# Records from a dataset:
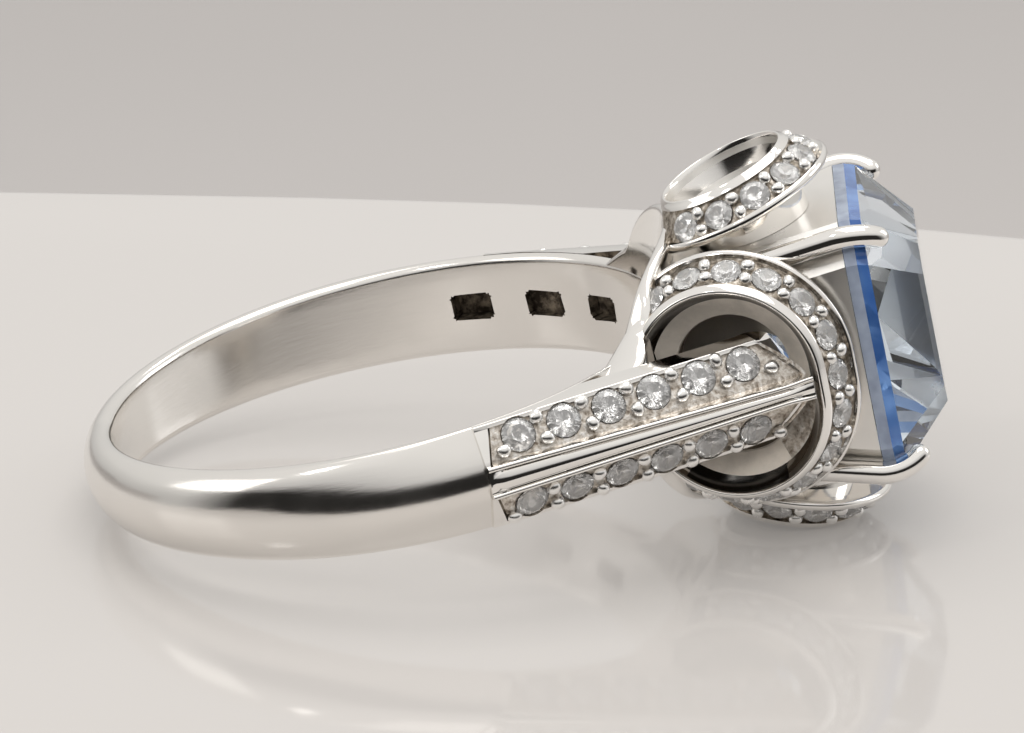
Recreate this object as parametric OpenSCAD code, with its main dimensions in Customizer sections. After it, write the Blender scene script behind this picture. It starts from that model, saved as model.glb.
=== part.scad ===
// Cocktail ring: a half-round band, two raised shoulders that run through the side loops,
// four looped ribbons under a square centre stone, four corner prongs, and set accent stones.
// Millimetres. The origin is the centre of the finger hole, +Z runs along the hole and
// +X points from the hole to the centre stone.

/* [Band] */
// Radius of the finger hole
bore_r = 8.65; // [8.2:0.05:9.2]
// Thickness of the band at the middle of its width
band_t = 1.05; // [0.95:0.05:1.3]
// Half of the band's width at the back
band_back_hw = 1.12; // [0.95:0.02:1.5]
// Half of the band's width under the head
band_head_hw = 1.7; // [1.65:0.01:1.8]
// Radius on the inner edges of the band
band_edge_r = 0.26; // [0.15:0.01:0.35]
// Length of each light window behind the shoulder stones
window_len = 1.4; // [1:0.1:1.6]
// Height of each light window
window_h = 0.85; // [0.6:0.05:1.1]

/* [Shoulders] */
// Angle from the head at which a shoulder leaves the band
shoulder_a = 70.5; // [69:0.5:72]
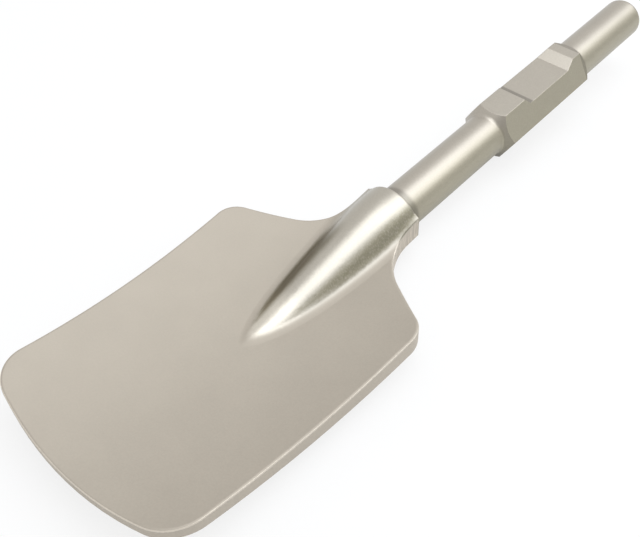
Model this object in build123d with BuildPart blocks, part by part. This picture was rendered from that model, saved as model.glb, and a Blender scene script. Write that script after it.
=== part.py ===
"""Spade chisel for a demolition hammer: one forging, a hexagon shank with a dished spade."""

import os
from math import acos, atan2, cos, degrees, hypot, radians, sin, sqrt, tan

from build123d import *

# All sizes are in millimetres and degrees. While it is built, the shank's axis is the Y axis,
# the nose points along +Y, and Y = 0 is the end face of the barrel, where the rod leaves it.

# Round rod between the barrel and the hexagon
rod_diameter = 25.0
rod_length = 83.5
rod_root_radius = 1.2

# Hexagon, with ends turned to a cone, and the plain nose behind it
hex_across_flats = 30.0
hex_length = 84.5
hex_front_angle = 45.0
hex_front_radius = 3.0
hex_back_angle = 45.0
nose_diameter = 25.0
nose_length = 71.0
nose_end_radius = 3.0

# Retaining notch in the top flat
notch_offset = 24.0
notch_depth = 3.5
notch_floor_length = 39.5
notch_front_angle = 44.0
notch_back_angle = 25.0

# Barrel, the rib that runs down from it into the dish, and the keel under it
barrel_diameter = 34.4
barrel_length = 14.0
barrel_rim_radius = 0.8
rib_crest_angle = 11.65
rib_taper_angle = 4.0
rib_fade = 3.0
rib_sink = 1.2
rib_foot_radius = 8.0
rib_steps = 8
keel_angle = 5.5
keel_foot_radius = 10.0

# Outline of the spade, seen from above
neck_width = 34.6
neck_length = 28.1
neck_fillet = 36.0
shoulder_slope = 31.4
shoulder_width = 128.2
shoulder_corner_radius = 15.0
side_taper_angle = 1.6
spade_length = 211.7
edge_bow_radius = 185.0
edge_corner_radius = 20.0

# Dish of the spade: how its upper face bends, towards the barrel, towards the cutting edge and across,
# where that is lowest and how far under the shank's axis
dish_back_radius = 500.0
dish_front_radius = 415.0
dish_cross_radius = 181.0
dish_low_y = -88.5
dish_drop = 1.9

# Thickness of its plate, straight down from the upper face: at Y = 0, half way and at the cutting edge
neck_thickness = 8.5
middle_thickness = 9.0
edge_thickness = 6.0

# Rim of the plate, rounded above and trimmed sharp below, and the stock that is trimmed off all round
rim_radius = 1.0
flash_width = 10.0

# How near two places have to be to count as the same
closeness = 0.001

# Sizes that follow from the ones above
rod_radius = rod_diameter / 2
nose_radius = nose_diameter / 2
barrel_radius = barrel_diameter / 2
flat_height = hex_across_flats / 2
corner_height = flat_height / cos(radians(30))
hex_start = rod_length
hex_end = hex_start + hex_length
hex_front_run = (corner_height - rod_radius) / tan(radians(hex_front_angle))
hex_back_run = (corner_height - flat_height) / tan(radians(hex_back_angle))
notch_floor = flat_height - notch_depth
notch_start = hex_start + notch_offset
notch_floor_start = notch_start + notch_depth / tan(radians(notch_front_angle))
notch_floor_end = notch_floor_start + notch_floor_length
notch_end = notch_floor_end + notch_depth / tan(radians(notch_back_angle))
half_neck = neck_width / 2
half_shoulder = shoulder_width / 2
shoulder_y = -neck_length - (half_shoulder - half_neck) * tan(radians(shoulder_slope))
rib_run = (barrel_radius + dish_drop + middle_thickness / 2) / tan(radians(rib_crest_angle))


def top_height(y):
    """Height of the plate's upper face along the middle of the spade."""
    long_radius = dish_back_radius if y > dish_low_y else dish_front_radius
    return long_radius - dish_drop - sqrt(long_radius**2 - (y - dish_low_y) ** 2)


def under_height(y):
    """Height of the plate's underside along the middle of the spade."""
    return under_centre.Z - sqrt(under_bend.radius**2 - (y - under_centre.Y) ** 2)


def dish_section(low, cross_radius, long_radius):
    """Cross section from the lowest line of a face of the plate up to the axis that it bends about."""
    side = half_shoulder + flash_width
    side_height = low.Z + cross_radius - sqrt(cross_radius**2 - side**2)
    axis_height = low.Z + long_radius
    with BuildSketch(Plane.XZ.offset(-low.Y)) as section:
        with BuildLine():
            ThreePointArc((-side, side_height), (0, low.Z), (side, side_height))
            Polyline((side, side_height), (side, axis_height), (-side, axis_height), (-side, side_height))
        make_face()
    return section.sketch


def rib_section(y):
    """Cross section of the barrel or the rib: an arc over the middle of the plate and one under it."""
    fall = max(0, -y - barrel_length)
    top = top_height(y)
    middle = (top + under_height(y)) / 2
    above = barrel_radius - fall * tan(radians(rib_crest_angle)) - (top - rib_sink)
    crest = barrel_radius if fall == 0 else top - rib_sink + (above + hypot(above, rib_fade)) / 2
    radius = barrel_radius - fall * tan(radians(rib_taper_angle))
    keel = min(-barrel_radius - y * tan(radians(keel_angle)), (middle + under_height(y)) / 2)
    half = sqrt(radius**2 - (crest - radius - middle) ** 2)
    with BuildSketch(Plane.XZ.offset(-y)) as section:
        with BuildLine():
            ThreePointArc((-half, middle), (0, crest), (half, middle))
            ThreePointArc((half, middle), (0, keel), (-half, middle))
        make_face()
    return section.sketch


def rib_foot(plate, way):
    """Edges along the foot of the rib on the plate's upper face, way 1, or on its underside, way -1."""
    found = []
    for face in plate.faces():
        if face.geom_type in (GeomType.TORUS, GeomType.REVOLUTION) and way * face.normal_at().Z > 0:
            for edge in face.edges().filter_by(GeomType.CIRCLE, reverse=True):
                if edge.bounding_box().size.X < barrel_diameter:
                    found.append(edge)
    return found


def upper_rim(plate):
    """Edges along the top of the walls that the trimming leaves round the spade."""
    upright = plate.faces().filter_by(lambda face: abs(face.normal_at().Z) < closeness)
    found = []
    for wall in upright.sort_by(Axis.Y)[:-1]:
        for edge in wall.edges().filter_by(Axis.Z, reverse=True):
            if edge.center().Z > wall.center().Z:
                found.append(edge)
    return found


# How the plate's underside bends along the spade, and where each face is lowest
under_bend = ThreePointArc(
    (0, 0, top_height(0) - neck_thickness),
    (0, -spade_length / 2, top_height(-spade_length / 2) - middle_thickness),
    (0, -spade_length, top_height(-spade_length) - edge_thickness),
)
under_centre = under_bend.arc_center
under_low = under_centre - Vector(0, 0, under_bend.radius)
top_low = Vector(0, dish_low_y, -dish_drop)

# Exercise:
Output the entries exactly.

# Solution below:
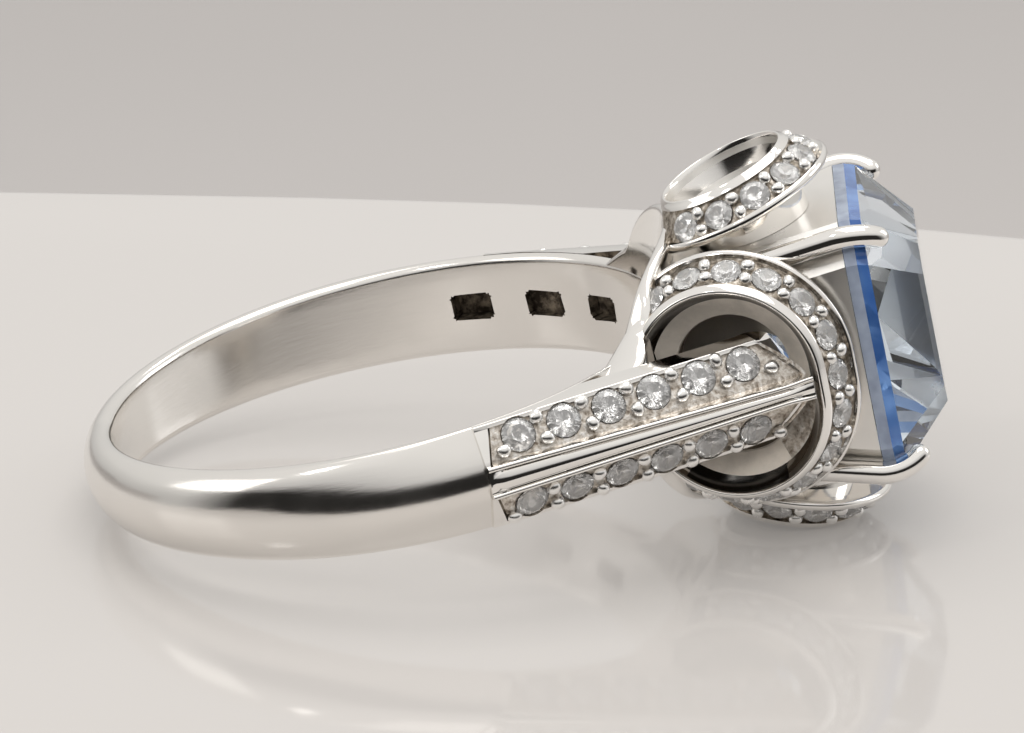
Recreate this object as parametric OpenSCAD code, with its main dimensions in Customizer sections. After it, write the Blender scene script behind this picture. It starts from that model, saved as model.glb.
=== part.scad ===
// Cocktail ring: a half-round band, two raised shoulders that run through the side loops,
// four looped ribbons under a square centre stone, four corner prongs, and set accent stones.
// Millimetres. The origin is the centre of the finger hole, +Z runs along the hole and
// +X points from the hole to the centre stone.

/* [Band] */
// Radius of the finger hole
bore_r = 8.65; // [8.2:0.05:9.2]
// Thickness of the band at the middle of its width
band_t = 1.05; // [0.95:0.05:1.3]
// Half of the band's width at the back
band_back_hw = 1.12; // [0.95:0.02:1.5]
// Half of the band's width under the head
band_head_hw = 1.7; // [1.65:0.01:1.8]
// Radius on the inner edges of the band
band_edge_r = 0.26; // [0.15:0.01:0.35]
// Length of each light window behind the shoulder stones
window_len = 1.4; // [1:0.1:1.6]
// Height of each light window
window_h = 0.85; // [0.6:0.05:1.1]

/* [Shoulders] */
// Angle from the head at which a shoulder leaves the band
shoulder_a = 70.5; // [69:0.5:72]
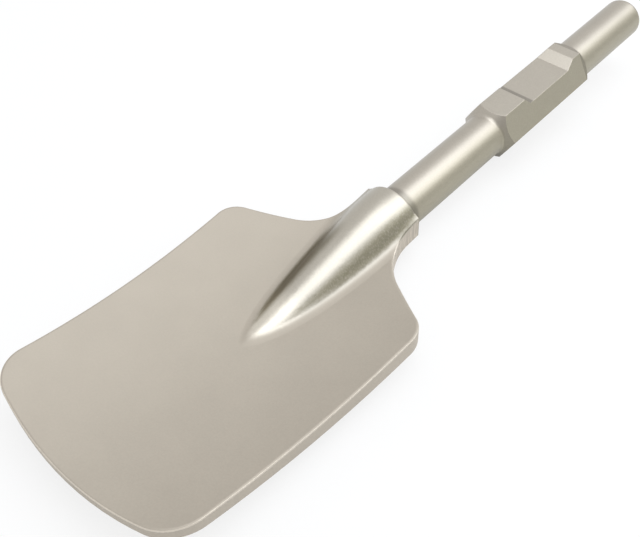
Model this object in build123d with BuildPart blocks, part by part. This picture was rendered from that model, saved as model.glb, and a Blender scene script. Write that script after it.
=== part.py ===
"""Spade chisel for a demolition hammer: one forging, a hexagon shank with a dished spade."""

import os
from math import acos, atan2, cos, degrees, hypot, radians, sin, sqrt, tan

from build123d import *

# All sizes are in millimetres and degrees. While it is built, the shank's axis is the Y axis,
# the nose points along +Y, and Y = 0 is the end face of the barrel, where the rod leaves it.

# Round rod between the barrel and the hexagon
rod_diameter = 25.0
rod_length = 83.5
rod_root_radius = 1.2

# Hexagon, with ends turned to a cone, and the plain nose behind it
hex_across_flats = 30.0
hex_length = 84.5
hex_front_angle = 45.0
hex_front_radius = 3.0
hex_back_angle = 45.0
nose_diameter = 25.0
nose_length = 71.0
nose_end_radius = 3.0

# Retaining notch in the top flat
notch_offset = 24.0
notch_depth = 3.5
notch_floor_length = 39.5
notch_front_angle = 44.0
notch_back_angle = 25.0

# Barrel, the rib that runs down from it into the dish, and the keel under it
barrel_diameter = 34.4
barrel_length = 14.0
barrel_rim_radius = 0.8
rib_crest_angle = 11.65
rib_taper_angle = 4.0
rib_fade = 3.0
rib_sink = 1.2
rib_foot_radius = 8.0
rib_steps = 8
keel_angle = 5.5
keel_foot_radius = 10.0

# Outline of the spade, seen from above
neck_width = 34.6
neck_length = 28.1
neck_fillet = 36.0
shoulder_slope = 31.4
shoulder_width = 128.2
shoulder_corner_radius = 15.0
side_taper_angle = 1.6
spade_length = 211.7
edge_bow_radius = 185.0
edge_corner_radius = 20.0

# Dish of the spade: how its upper face bends, towards the barrel, towards the cutting edge and across,
# where that is lowest and how far under the shank's axis
dish_back_radius = 500.0
dish_front_radius = 415.0
dish_cross_radius = 181.0
dish_low_y = -88.5
dish_drop = 1.9

# Thickness of its plate, straight down from the upper face: at Y = 0, half way and at the cutting edge
neck_thickness = 8.5
middle_thickness = 9.0
edge_thickness = 6.0

# Rim of the plate, rounded above and trimmed sharp below, and the stock that is trimmed off all round
rim_radius = 1.0
flash_width = 10.0

# How near two places have to be to count as the same
closeness = 0.001

# Sizes that follow from the ones above
rod_radius = rod_diameter / 2
nose_radius = nose_diameter / 2
barrel_radius = barrel_diameter / 2
flat_height = hex_across_flats / 2
corner_height = flat_height / cos(radians(30))
hex_start = rod_length
hex_end = hex_start + hex_length
hex_front_run = (corner_height - rod_radius) / tan(radians(hex_front_angle))
hex_back_run = (corner_height - flat_height) / tan(radians(hex_back_angle))
notch_floor = flat_height - notch_depth
notch_start = hex_start + notch_offset
notch_floor_start = notch_start + notch_depth / tan(radians(notch_front_angle))
notch_floor_end = notch_floor_start + notch_floor_length
notch_end = notch_floor_end + notch_depth / tan(radians(notch_back_angle))
half_neck = neck_width / 2
half_shoulder = shoulder_width / 2
shoulder_y = -neck_length - (half_shoulder - half_neck) * tan(radians(shoulder_slope))
rib_run = (barrel_radius + dish_drop + middle_thickness / 2) / tan(radians(rib_crest_angle))


def top_height(y):
    """Height of the plate's upper face along the middle of the spade."""
    long_radius = dish_back_radius if y > dish_low_y else dish_front_radius
    return long_radius - dish_drop - sqrt(long_radius**2 - (y - dish_low_y) ** 2)


def under_height(y):
    """Height of the plate's underside along the middle of the spade."""
    return under_centre.Z - sqrt(under_bend.radius**2 - (y - under_centre.Y) ** 2)


def dish_section(low, cross_radius, long_radius):
    """Cross section from the lowest line of a face of the plate up to the axis that it bends about."""
    side = half_shoulder + flash_width
    side_height = low.Z + cross_radius - sqrt(cross_radius**2 - side**2)
    axis_height = low.Z + long_radius
    with BuildSketch(Plane.XZ.offset(-low.Y)) as section:
        with BuildLine():
            ThreePointArc((-side, side_height), (0, low.Z), (side, side_height))
            Polyline((side, side_height), (side, axis_height), (-side, axis_height), (-side, side_height))
        make_face()
    return section.sketch


def rib_section(y):
    """Cross section of the barrel or the rib: an arc over the middle of the plate and one under it."""
    fall = max(0, -y - barrel_length)
    top = top_height(y)
    middle = (top + under_height(y)) / 2
    above = barrel_radius - fall * tan(radians(rib_crest_angle)) - (top - rib_sink)
    crest = barrel_radius if fall == 0 else top - rib_sink + (above + hypot(above, rib_fade)) / 2
    radius = barrel_radius - fall * tan(radians(rib_taper_angle))
    keel = min(-barrel_radius - y * tan(radians(keel_angle)), (middle + under_height(y)) / 2)
    half = sqrt(radius**2 - (crest - radius - middle) ** 2)
    with BuildSketch(Plane.XZ.offset(-y)) as section:
        with BuildLine():
            ThreePointArc((-half, middle), (0, crest), (half, middle))
            ThreePointArc((half, middle), (0, keel), (-half, middle))
        make_face()
    return section.sketch


def rib_foot(plate, way):
    """Edges along the foot of the rib on the plate's upper face, way 1, or on its underside, way -1."""
    found = []
    for face in plate.faces():
        if face.geom_type in (GeomType.TORUS, GeomType.REVOLUTION) and way * face.normal_at().Z > 0:
            for edge in face.edges().filter_by(GeomType.CIRCLE, reverse=True):
                if edge.bounding_box().size.X < barrel_diameter:
                    found.append(edge)
    return found


def upper_rim(plate):
    """Edges along the top of the walls that the trimming leaves round the spade."""
    upright = plate.faces().filter_by(lambda face: abs(face.normal_at().Z) < closeness)
    found = []
    for wall in upright.sort_by(Axis.Y)[:-1]:
        for edge in wall.edges().filter_by(Axis.Z, reverse=True):
            if edge.center().Z > wall.center().Z:
                found.append(edge)
    return found


# How the plate's underside bends along the spade, and where each face is lowest
under_bend = ThreePointArc(
    (0, 0, top_height(0) - neck_thickness),
    (0, -spade_length / 2, top_height(-spade_length / 2) - middle_thickness),
    (0, -spade_length, top_height(-spade_length) - edge_thickness),
)
under_centre = under_bend.arc_center
under_low = under_centre - Vector(0, 0, under_bend.radius)
top_low = Vector(0, dish_low_y, -dish_drop)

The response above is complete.